→ Set task:
In the listing below, locate the lines bearing the word "name". Copy every one of them.

>> Begin

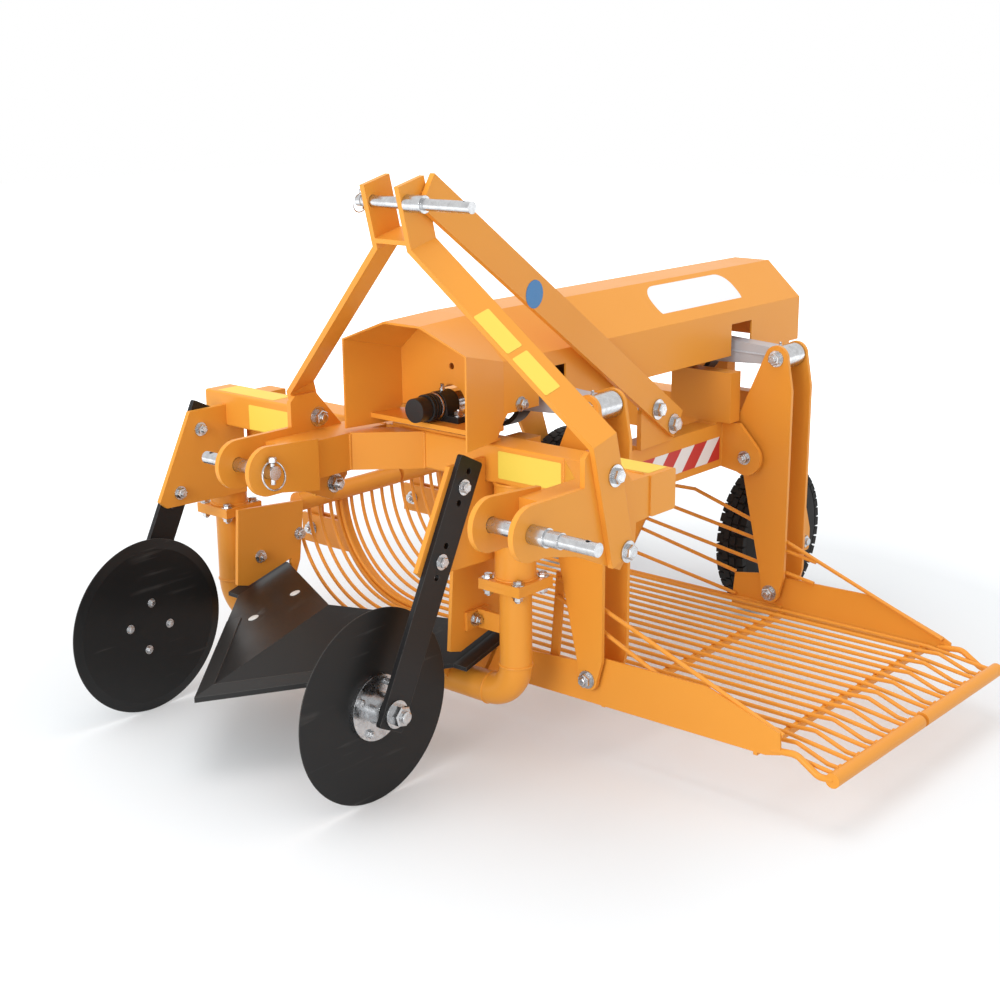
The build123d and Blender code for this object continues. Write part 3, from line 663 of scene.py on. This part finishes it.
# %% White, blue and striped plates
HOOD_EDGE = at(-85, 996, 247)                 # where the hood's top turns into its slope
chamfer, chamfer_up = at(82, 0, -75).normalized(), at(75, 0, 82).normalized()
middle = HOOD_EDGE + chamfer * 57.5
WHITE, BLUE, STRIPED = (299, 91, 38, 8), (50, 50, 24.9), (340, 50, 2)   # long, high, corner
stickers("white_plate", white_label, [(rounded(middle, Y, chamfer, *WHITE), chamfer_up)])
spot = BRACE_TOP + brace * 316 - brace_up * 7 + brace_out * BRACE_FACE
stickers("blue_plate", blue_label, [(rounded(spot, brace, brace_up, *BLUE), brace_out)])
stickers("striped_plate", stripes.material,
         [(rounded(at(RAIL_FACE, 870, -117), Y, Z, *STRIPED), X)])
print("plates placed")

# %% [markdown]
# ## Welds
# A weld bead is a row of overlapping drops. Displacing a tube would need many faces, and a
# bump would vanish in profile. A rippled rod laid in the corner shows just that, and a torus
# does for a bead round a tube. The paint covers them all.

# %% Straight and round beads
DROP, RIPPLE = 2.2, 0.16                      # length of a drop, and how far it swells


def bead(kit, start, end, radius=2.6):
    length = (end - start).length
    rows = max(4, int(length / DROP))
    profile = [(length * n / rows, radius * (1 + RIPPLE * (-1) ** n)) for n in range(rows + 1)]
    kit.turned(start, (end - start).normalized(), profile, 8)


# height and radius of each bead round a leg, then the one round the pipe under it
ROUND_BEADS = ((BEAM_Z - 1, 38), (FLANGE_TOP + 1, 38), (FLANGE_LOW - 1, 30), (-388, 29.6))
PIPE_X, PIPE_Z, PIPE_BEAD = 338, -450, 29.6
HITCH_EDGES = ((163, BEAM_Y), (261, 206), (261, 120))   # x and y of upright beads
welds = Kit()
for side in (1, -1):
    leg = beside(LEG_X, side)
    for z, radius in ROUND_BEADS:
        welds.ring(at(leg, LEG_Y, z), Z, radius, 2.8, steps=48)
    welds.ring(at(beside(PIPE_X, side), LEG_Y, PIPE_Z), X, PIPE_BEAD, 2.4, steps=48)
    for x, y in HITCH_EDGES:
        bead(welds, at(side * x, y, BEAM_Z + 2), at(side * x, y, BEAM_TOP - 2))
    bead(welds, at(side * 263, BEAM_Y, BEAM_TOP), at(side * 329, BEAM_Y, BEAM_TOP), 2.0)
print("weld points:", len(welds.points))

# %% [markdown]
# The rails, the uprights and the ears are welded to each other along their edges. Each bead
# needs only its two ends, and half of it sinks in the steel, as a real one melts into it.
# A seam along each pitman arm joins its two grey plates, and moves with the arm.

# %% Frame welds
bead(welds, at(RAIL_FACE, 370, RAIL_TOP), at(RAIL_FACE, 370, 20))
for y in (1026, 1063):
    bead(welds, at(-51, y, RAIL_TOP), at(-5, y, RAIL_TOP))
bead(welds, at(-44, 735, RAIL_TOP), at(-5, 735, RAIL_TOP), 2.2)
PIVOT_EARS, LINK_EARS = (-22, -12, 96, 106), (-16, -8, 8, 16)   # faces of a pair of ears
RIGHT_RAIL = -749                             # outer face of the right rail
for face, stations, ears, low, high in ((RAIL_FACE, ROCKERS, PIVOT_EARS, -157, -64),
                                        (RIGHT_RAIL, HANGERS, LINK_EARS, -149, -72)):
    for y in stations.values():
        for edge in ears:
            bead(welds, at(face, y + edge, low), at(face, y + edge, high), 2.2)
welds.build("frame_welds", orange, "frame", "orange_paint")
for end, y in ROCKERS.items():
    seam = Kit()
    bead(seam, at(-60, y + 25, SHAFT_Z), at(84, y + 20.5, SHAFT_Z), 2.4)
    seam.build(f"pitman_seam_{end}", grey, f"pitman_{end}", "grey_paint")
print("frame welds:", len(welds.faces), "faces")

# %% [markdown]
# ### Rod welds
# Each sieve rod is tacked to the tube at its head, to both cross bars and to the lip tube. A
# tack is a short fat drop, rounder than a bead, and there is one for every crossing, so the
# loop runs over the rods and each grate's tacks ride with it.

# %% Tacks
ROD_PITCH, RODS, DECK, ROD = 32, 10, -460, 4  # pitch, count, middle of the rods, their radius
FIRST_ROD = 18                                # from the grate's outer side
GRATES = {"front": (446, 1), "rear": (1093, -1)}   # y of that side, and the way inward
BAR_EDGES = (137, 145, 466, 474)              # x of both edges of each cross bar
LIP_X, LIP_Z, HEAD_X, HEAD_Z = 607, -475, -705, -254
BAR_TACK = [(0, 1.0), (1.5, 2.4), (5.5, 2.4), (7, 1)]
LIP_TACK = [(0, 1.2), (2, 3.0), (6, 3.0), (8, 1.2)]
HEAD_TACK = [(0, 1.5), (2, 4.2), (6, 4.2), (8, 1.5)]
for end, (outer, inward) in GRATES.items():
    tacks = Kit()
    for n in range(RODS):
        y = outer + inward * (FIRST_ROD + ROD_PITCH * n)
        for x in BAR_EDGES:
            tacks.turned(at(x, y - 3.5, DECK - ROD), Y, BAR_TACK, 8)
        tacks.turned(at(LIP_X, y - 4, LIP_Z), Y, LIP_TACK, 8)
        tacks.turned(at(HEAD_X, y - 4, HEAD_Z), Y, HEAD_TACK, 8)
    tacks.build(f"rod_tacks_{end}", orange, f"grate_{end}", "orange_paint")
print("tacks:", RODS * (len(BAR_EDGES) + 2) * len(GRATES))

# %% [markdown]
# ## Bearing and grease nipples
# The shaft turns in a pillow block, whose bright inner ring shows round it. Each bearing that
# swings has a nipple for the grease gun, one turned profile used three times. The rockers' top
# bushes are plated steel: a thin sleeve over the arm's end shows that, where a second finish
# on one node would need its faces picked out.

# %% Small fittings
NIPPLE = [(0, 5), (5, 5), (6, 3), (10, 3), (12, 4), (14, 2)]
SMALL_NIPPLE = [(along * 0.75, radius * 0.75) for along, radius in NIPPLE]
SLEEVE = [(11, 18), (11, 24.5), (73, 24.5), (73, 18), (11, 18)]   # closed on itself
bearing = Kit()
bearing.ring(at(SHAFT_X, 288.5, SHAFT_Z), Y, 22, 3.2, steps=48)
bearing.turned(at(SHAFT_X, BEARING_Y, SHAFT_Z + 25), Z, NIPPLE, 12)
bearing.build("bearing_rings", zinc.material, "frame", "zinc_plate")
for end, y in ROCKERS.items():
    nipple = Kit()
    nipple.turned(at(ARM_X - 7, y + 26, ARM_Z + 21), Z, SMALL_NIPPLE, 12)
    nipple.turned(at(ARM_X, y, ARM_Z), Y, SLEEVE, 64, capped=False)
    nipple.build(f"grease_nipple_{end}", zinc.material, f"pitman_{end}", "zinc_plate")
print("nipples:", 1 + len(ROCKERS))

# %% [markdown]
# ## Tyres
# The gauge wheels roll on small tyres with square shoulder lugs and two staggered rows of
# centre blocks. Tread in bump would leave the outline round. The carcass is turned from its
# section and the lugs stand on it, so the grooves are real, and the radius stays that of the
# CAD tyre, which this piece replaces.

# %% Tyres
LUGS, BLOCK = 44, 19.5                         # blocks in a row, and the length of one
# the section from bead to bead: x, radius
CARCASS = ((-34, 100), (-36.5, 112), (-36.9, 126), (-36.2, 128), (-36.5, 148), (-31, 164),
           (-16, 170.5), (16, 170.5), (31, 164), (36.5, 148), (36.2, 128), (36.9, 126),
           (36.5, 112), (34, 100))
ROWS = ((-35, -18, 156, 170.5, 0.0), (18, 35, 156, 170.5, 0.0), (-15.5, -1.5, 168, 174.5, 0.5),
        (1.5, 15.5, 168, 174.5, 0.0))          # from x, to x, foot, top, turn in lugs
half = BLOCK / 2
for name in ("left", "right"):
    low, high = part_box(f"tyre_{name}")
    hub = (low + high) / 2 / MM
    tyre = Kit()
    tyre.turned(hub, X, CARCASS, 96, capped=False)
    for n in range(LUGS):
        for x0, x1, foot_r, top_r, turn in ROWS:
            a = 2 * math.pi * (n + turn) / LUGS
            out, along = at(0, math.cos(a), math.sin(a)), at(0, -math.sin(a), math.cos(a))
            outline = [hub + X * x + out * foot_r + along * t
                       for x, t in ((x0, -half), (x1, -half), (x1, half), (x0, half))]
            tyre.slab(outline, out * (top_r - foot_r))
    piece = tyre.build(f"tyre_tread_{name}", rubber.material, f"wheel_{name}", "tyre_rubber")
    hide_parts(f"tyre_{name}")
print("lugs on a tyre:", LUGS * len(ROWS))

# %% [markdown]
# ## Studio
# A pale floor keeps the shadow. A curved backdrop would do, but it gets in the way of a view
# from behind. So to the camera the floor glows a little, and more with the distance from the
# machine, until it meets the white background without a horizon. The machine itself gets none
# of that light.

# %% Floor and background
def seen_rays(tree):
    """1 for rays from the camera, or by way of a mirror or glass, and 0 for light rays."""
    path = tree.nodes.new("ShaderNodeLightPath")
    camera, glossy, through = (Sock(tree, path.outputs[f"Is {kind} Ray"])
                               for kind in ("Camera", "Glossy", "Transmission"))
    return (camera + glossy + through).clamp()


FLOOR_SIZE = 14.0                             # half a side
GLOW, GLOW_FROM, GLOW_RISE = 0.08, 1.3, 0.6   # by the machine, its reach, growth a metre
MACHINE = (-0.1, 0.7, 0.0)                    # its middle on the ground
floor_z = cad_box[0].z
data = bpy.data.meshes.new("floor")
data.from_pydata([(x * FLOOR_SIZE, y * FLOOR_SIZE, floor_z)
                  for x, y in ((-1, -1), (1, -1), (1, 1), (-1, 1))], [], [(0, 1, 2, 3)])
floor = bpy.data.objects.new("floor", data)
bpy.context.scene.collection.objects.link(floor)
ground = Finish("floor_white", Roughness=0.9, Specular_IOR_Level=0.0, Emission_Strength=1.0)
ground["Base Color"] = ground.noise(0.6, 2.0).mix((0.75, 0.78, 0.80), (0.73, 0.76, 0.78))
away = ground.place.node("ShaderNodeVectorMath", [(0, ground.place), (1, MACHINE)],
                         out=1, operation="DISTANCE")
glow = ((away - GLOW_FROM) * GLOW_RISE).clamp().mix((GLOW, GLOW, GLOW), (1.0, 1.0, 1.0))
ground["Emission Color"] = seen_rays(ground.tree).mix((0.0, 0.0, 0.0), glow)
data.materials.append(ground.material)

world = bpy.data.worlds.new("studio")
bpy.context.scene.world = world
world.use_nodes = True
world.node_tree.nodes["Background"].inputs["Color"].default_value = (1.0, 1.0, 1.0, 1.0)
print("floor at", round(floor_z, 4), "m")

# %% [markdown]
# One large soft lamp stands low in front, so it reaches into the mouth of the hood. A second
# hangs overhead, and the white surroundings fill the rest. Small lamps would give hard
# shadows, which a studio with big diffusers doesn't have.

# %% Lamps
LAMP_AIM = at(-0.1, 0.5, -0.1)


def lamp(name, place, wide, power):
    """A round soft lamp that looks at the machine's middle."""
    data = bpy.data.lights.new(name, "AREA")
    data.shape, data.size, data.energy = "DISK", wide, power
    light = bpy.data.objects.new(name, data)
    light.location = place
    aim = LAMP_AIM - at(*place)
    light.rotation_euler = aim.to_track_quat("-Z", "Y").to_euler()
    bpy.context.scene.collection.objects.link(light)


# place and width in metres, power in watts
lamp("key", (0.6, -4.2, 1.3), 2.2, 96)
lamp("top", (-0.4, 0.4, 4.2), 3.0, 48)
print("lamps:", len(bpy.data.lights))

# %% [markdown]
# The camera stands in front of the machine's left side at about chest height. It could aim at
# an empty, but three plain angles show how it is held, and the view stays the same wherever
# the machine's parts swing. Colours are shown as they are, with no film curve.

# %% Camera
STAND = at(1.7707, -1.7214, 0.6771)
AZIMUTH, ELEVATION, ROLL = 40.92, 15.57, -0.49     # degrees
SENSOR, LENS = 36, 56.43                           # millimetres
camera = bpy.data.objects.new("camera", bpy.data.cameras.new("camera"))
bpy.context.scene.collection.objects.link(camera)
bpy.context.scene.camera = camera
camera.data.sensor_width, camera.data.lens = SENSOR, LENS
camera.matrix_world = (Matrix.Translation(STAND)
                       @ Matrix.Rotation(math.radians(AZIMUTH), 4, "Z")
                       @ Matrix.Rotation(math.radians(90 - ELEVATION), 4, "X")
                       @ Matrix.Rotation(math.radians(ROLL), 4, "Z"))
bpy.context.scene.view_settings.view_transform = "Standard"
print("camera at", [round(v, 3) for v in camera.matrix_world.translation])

>> End

→ Solution to the problem:
for name in ("left", "right"):
    low, high = part_box(f"tyre_{name}")
    piece = tyre.build(f"tyre_tread_{name}", rubber.material, f"wheel_{name}", "tyre_rubber")
    hide_parts(f"tyre_{name}")
def lamp(name, place, wide, power):
    data = bpy.data.lights.new(name, "AREA")
    light = bpy.data.objects.new(name, data)